= WHAT IS ASKED =
Count lines holding the word "bodies". Only the number is wanted.

— begin DATA SHOWN —

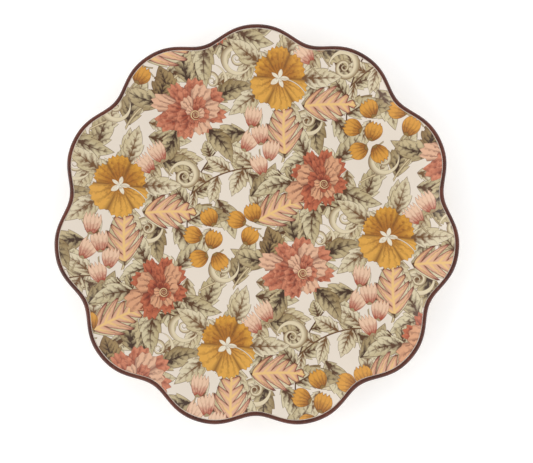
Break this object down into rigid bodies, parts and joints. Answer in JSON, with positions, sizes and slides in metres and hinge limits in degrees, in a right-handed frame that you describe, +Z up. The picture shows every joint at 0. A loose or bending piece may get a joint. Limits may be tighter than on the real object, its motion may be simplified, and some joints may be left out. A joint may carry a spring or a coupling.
{
  "type": "china dinner plate",
  "caption": "Shallow coupe dinner plate with a scalloped lobed rim, an all-over floral transfer, a dark banded lip and a raised foot ring.",
  "frame": {"origin": "centre of the foot ring's contact face, on the plate's axis, at the table", "axes": "+Z up out of the eating face along the plate's axis, +Y towards the middle of one lobe"},
  "size_m": [0.2698, 0.2678, 0.021],
  "materials": {
    "bare_china": "matte",
    "ivory_glaze": "gloss",
    "floral_print": "gloss",
    "brown_enamel": "gloss"
  },
  "bodies": {
    "root": {"china_body": "bare_china", "face_glaze": "ivory_glaze", "printed_transfer": "floral_print", "rim_band": "brown_enamel", "back_glaze": "ivory_glaze", "foot_recess_glaze": "ivory_glaze"}
  },
  "joints": []
}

— end DATA SHOWN —

= RESULT BELOW =
2